• DIRECTIONS FOR THIS TASK: State how many lines in the entries below contain "type". Write nothing but the number.

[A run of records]
•••
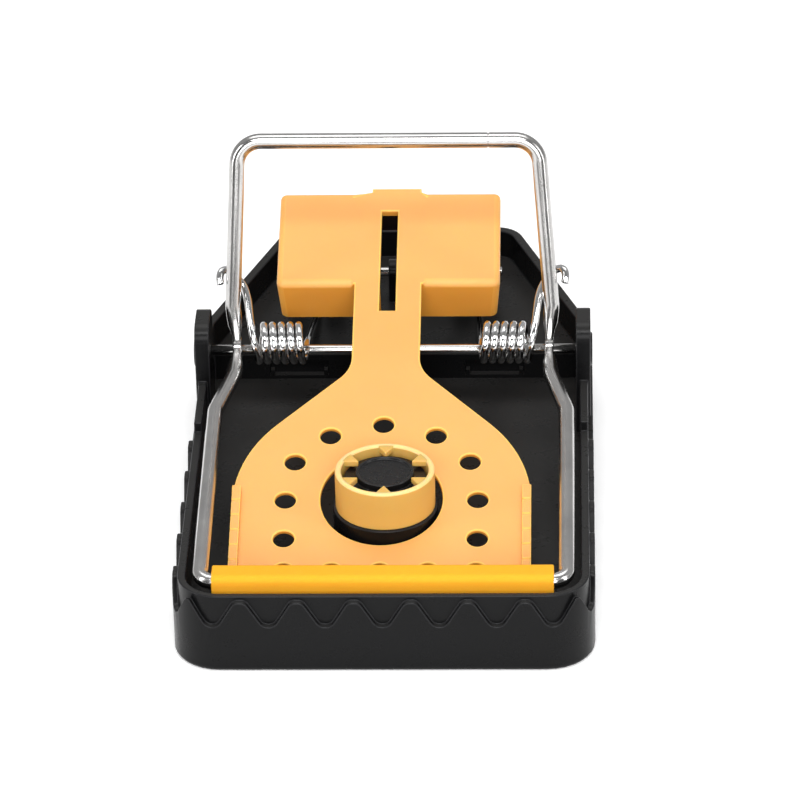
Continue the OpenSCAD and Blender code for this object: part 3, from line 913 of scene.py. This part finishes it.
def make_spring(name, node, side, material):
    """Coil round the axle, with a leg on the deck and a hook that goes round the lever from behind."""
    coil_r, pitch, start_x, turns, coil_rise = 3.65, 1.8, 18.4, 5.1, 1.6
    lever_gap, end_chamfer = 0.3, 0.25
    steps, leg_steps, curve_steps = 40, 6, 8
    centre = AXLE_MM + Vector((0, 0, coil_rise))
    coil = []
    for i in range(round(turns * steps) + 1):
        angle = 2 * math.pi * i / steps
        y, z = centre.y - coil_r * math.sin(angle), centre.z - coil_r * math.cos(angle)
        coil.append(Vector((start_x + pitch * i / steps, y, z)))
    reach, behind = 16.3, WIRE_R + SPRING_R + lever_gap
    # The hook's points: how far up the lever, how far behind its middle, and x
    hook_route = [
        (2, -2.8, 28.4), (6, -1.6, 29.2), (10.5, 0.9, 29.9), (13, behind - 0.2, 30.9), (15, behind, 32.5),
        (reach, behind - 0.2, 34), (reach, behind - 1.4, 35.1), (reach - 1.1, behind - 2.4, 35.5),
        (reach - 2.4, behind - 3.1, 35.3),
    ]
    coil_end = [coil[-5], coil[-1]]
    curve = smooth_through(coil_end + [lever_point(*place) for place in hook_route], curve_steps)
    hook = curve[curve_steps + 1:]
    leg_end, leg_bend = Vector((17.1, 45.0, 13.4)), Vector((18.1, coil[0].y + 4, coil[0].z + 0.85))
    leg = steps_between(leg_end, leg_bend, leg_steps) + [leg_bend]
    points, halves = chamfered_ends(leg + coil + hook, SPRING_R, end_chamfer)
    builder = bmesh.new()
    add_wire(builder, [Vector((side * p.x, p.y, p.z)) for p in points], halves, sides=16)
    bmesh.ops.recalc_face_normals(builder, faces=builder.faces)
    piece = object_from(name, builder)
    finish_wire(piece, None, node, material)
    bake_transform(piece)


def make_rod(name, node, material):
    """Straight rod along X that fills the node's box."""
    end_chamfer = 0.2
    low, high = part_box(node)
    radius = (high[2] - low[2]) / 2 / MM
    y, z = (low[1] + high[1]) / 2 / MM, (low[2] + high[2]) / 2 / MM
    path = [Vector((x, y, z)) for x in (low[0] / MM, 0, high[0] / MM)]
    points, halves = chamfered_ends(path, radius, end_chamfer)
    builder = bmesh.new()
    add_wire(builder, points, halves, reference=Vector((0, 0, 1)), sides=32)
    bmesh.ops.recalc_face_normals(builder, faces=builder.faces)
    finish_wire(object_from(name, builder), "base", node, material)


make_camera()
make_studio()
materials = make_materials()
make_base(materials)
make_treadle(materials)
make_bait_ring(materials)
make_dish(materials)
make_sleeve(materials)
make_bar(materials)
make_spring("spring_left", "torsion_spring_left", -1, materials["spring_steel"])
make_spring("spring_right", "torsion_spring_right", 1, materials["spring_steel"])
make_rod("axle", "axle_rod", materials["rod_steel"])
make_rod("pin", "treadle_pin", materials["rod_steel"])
•••
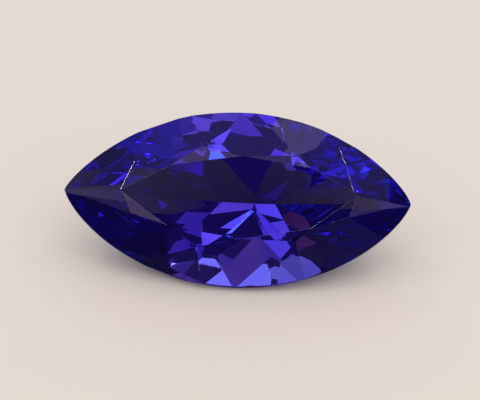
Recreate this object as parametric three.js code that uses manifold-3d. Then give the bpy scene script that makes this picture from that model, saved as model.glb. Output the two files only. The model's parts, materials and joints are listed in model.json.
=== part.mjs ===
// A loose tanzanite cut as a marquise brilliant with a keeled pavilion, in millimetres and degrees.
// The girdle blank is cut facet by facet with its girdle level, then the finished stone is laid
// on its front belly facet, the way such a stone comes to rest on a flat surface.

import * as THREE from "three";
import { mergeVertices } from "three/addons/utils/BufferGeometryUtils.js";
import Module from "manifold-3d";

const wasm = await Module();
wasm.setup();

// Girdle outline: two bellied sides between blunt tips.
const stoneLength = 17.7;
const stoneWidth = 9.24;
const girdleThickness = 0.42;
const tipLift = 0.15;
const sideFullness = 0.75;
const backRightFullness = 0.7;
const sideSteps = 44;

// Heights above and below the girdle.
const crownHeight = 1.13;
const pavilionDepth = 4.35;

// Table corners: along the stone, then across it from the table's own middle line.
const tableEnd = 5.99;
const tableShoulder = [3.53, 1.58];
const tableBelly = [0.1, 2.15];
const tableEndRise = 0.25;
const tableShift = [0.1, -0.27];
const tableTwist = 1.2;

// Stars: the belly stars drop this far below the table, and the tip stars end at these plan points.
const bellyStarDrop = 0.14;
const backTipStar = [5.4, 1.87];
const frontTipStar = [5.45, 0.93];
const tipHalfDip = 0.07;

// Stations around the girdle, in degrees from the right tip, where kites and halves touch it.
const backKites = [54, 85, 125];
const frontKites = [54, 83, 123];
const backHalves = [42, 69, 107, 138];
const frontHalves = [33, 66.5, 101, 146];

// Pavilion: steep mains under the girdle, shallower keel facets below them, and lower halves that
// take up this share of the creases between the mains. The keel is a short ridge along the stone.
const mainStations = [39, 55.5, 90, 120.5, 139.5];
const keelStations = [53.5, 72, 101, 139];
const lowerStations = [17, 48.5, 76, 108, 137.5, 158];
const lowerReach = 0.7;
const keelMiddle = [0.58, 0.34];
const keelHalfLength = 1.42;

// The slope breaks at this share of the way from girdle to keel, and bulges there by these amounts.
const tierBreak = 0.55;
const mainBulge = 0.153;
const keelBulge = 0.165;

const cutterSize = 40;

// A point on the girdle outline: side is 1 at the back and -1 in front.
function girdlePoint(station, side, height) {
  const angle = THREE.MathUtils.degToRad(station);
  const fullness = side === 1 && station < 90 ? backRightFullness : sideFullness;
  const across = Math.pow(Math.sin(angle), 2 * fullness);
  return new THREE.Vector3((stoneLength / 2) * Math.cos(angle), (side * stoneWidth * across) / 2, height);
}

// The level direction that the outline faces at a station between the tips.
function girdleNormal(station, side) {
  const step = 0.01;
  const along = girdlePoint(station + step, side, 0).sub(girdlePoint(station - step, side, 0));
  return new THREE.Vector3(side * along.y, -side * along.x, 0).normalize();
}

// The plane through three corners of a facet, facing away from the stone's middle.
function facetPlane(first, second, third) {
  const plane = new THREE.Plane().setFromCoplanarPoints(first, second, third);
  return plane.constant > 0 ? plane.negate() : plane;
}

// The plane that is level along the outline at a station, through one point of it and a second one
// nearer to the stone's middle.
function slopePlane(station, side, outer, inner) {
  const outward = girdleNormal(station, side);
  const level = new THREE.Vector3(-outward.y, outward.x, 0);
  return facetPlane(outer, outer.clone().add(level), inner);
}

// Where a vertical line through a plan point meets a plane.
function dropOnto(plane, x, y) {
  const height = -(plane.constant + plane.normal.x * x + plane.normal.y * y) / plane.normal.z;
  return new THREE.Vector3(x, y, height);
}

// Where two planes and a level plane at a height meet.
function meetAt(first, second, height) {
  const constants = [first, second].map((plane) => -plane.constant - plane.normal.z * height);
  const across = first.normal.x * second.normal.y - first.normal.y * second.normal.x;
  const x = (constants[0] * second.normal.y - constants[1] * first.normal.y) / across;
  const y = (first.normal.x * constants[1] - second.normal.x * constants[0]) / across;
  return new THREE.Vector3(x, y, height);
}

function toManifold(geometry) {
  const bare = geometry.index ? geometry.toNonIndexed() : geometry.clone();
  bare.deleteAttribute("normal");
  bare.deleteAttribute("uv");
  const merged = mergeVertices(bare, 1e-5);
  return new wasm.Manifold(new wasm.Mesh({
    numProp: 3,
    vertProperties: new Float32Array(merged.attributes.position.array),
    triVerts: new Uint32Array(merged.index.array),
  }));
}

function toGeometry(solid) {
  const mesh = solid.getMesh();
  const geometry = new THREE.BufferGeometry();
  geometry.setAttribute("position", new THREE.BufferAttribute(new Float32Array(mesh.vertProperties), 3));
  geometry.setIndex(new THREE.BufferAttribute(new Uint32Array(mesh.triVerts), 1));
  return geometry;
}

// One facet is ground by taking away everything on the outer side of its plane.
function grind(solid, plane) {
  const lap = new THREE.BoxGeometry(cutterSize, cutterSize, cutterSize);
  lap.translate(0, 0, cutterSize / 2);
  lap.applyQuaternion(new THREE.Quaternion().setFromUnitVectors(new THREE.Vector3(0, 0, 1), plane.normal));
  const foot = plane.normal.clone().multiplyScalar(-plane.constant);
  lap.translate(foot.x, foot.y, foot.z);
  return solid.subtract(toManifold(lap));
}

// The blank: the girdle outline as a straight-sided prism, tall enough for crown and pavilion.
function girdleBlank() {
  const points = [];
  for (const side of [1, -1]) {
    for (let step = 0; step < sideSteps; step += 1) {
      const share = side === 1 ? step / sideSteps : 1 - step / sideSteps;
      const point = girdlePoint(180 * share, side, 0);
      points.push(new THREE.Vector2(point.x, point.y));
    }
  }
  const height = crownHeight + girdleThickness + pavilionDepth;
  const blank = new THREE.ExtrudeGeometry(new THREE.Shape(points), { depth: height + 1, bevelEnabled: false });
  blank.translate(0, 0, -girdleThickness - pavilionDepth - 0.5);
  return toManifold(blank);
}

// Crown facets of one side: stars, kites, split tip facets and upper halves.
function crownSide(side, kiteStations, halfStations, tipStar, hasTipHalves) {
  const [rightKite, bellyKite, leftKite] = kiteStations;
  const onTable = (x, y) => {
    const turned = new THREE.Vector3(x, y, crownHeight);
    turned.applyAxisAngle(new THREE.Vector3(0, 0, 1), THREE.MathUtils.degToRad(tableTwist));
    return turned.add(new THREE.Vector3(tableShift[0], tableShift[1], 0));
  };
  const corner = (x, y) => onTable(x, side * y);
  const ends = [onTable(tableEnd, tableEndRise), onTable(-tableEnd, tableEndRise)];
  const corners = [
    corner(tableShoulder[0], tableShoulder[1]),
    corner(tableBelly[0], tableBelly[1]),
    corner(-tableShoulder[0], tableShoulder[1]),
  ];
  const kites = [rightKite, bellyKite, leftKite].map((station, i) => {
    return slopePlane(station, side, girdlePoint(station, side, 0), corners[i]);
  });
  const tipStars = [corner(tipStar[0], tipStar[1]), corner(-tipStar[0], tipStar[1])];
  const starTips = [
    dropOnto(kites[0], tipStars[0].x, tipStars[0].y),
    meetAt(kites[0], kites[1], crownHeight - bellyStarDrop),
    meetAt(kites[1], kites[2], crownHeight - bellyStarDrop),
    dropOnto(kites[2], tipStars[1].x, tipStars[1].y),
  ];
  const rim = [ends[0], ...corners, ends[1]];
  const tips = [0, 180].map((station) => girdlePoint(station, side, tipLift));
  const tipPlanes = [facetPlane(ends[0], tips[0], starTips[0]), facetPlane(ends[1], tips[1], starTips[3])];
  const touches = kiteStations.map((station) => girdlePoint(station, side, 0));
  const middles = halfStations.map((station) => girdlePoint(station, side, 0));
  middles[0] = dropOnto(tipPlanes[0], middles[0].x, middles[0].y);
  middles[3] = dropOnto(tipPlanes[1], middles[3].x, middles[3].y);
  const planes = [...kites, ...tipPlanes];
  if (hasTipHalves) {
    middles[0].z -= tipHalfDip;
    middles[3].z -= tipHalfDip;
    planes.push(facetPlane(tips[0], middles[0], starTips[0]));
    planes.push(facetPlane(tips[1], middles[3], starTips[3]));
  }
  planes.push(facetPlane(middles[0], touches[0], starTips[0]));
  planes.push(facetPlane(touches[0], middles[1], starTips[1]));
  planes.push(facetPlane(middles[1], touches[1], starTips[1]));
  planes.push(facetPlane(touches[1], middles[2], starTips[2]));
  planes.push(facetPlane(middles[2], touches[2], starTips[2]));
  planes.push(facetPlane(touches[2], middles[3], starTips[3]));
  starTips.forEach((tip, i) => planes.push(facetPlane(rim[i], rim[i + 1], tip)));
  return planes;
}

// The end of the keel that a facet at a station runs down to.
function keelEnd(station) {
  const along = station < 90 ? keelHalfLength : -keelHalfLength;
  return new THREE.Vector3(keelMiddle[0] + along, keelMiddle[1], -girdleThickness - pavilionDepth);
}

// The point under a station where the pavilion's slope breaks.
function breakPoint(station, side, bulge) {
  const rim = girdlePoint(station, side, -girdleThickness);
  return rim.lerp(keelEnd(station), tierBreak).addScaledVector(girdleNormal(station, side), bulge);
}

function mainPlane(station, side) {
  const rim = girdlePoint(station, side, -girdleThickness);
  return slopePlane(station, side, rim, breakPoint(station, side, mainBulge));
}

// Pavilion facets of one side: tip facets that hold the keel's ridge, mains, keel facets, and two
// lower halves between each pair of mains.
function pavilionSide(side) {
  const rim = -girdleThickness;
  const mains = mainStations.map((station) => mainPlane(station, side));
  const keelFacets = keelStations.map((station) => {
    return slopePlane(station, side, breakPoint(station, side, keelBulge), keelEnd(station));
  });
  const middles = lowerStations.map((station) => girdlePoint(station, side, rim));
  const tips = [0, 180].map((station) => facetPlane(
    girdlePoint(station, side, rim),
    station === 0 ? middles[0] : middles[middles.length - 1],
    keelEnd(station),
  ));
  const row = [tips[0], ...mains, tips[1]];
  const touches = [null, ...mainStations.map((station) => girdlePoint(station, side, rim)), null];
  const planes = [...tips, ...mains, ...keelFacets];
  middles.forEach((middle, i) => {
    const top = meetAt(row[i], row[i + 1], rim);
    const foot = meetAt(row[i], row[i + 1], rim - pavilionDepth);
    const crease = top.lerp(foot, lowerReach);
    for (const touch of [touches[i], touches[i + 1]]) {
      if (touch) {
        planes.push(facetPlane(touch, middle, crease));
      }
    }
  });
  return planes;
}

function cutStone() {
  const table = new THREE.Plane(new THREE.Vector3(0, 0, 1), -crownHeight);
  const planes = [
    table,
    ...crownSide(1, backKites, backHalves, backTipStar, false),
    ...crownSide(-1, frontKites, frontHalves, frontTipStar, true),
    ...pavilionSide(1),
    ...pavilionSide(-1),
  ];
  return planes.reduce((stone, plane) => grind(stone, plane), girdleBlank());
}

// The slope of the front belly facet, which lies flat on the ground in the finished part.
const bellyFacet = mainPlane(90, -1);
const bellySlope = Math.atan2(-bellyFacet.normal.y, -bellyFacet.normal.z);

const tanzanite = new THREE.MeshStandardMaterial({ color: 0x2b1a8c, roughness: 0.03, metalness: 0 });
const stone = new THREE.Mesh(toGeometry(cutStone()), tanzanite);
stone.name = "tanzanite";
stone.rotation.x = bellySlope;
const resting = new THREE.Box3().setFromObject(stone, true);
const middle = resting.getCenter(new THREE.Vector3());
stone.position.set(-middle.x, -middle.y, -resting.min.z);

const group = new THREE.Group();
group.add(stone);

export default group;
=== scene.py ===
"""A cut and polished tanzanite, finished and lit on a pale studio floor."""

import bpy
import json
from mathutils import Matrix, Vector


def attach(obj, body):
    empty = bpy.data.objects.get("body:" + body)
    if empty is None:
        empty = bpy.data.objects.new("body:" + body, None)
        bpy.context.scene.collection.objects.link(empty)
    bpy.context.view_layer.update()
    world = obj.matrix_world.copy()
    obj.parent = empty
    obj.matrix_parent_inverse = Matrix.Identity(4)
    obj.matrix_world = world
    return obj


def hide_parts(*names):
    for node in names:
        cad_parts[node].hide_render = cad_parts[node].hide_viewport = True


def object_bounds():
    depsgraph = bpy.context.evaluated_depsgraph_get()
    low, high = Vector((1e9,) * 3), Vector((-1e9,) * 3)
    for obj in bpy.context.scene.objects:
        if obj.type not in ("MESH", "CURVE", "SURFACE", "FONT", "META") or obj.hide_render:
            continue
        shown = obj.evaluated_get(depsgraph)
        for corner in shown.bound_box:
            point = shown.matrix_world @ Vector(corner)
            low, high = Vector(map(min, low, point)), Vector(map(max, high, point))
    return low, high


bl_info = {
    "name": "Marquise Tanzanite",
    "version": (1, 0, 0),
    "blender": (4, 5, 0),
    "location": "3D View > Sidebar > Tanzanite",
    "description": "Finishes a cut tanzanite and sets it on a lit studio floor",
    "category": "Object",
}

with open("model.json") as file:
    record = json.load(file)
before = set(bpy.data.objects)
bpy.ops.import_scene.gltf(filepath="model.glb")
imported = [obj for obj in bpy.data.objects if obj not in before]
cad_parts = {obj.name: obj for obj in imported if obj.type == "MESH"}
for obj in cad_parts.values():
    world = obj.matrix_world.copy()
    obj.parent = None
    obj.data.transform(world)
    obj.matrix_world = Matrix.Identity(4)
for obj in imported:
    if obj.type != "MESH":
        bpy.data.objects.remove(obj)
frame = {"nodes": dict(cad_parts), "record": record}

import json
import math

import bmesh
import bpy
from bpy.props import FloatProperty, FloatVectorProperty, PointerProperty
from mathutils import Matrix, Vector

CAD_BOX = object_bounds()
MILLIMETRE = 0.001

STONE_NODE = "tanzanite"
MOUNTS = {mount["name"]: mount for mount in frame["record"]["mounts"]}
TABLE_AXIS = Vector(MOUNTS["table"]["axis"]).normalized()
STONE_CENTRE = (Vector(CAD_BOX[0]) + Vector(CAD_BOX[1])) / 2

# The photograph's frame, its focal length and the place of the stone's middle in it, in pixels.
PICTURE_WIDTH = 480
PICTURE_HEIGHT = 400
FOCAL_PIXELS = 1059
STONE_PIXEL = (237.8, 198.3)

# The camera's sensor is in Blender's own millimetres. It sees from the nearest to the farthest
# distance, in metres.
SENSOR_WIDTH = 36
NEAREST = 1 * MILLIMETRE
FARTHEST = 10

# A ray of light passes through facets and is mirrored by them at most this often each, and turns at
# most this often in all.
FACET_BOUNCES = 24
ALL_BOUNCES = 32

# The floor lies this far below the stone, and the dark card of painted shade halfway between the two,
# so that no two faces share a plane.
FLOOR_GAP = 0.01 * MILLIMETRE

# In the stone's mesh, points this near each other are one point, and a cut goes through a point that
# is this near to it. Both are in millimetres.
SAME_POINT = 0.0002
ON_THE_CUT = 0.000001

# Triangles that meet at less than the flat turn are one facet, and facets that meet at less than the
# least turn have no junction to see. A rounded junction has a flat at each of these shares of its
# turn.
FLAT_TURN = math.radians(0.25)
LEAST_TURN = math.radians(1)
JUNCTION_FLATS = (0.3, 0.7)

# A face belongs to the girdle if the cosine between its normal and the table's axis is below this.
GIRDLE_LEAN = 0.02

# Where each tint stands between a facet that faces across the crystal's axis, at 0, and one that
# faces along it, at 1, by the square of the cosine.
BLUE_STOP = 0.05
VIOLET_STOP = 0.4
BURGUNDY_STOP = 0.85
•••
• OUTPUT OF THE TASK: 3